9. I resolve to end the year 5lbs lighter than I began it. Clearly I have to lose weight to do this, but that’s not really the point. I pretty much always lose the tire of fat I put on during the holidays by around Spring sometime, but next year I’d prefer just not to have had it to begin with. But if I perchance don’t lose the 5lbs I gained from November 2009 thru January 2010, this resolution only refers to not gaining another 5lbs over this years. And if I’ve managed to lose an extra 5lbs, gaining it back, is of course, completely within the limits of the resolution.

10. I resolve to write lots. I’ve been told the only way to get better at writing is to write lots. So I will write “lots.” Of course, only I can define lots and only I can determine what is considered writing. If you don’t think “lots” was written in, say, my book, or something, you will have to consider the blog “lots” and the e-mail “lots” and the Facebook status update “lots” and the blog comment “lots” and then you can go ahead and refigure.

Friday, January 8, 2010

Fabulous Fitness Fridays

Convert to Mormanism or Jehovah’s Witnessism (yes, that’s the right way to say it. Duh.) I know this doesn’t immediately SOUND like a fitness technique, but really, it is.

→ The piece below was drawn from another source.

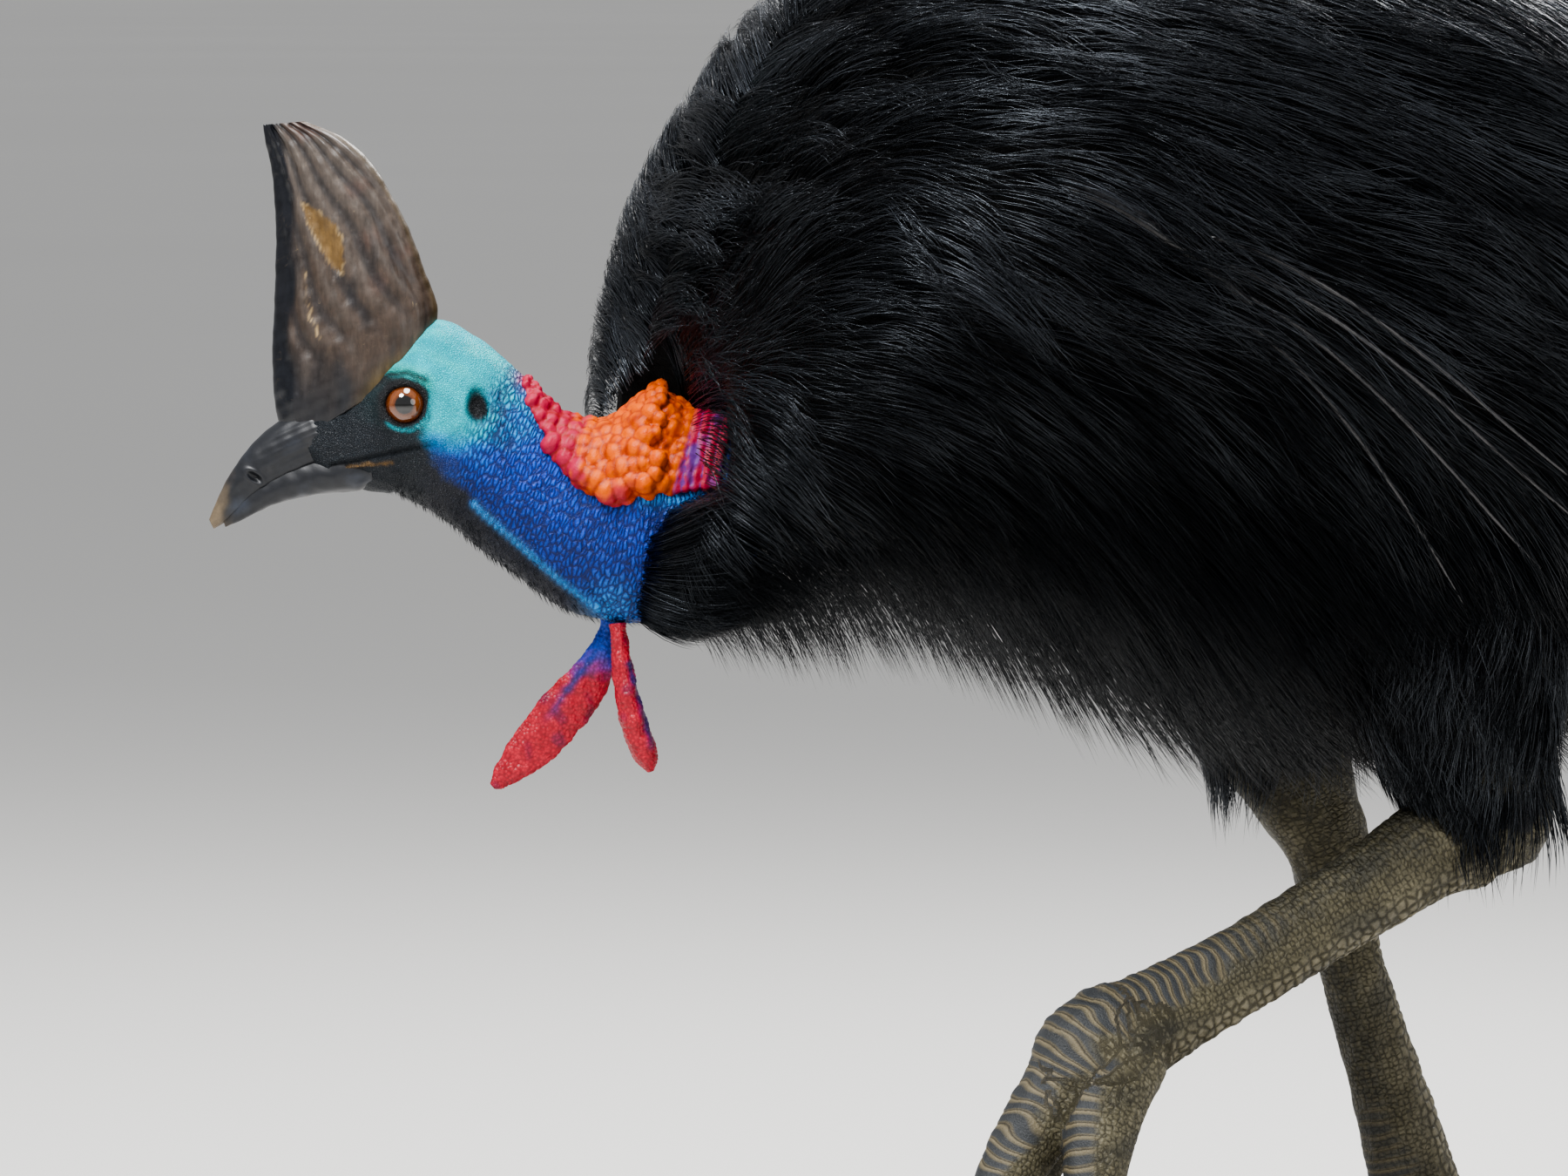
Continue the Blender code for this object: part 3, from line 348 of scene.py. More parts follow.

The number of times they come to my door MUST mean their requisite door-to-door walks are at least weekly. And walking for three hours once a week is definitely a fitness technique.

I considered this technique for my own health, but it turns out they require the 10% tithe…or maybe not quite require, but God doesn’t love you as much if you don’t do it, and I’d prefer to beg ignorance rather than be told that God isn’t going to love me when I don’t do something. And I clearly cannot do this particular something since if I did, we’d be eating Ramen every day. For every meal. If I don’t join, I can pretend I didn’t know God wanted me to give him all my money so I could barely feed my family and God is sure to forgive me. He doesn’t read blogs, right?

Especially since He’s eating so well up there in heaven. (Calories don’t count in heaven, haven’t you heard?)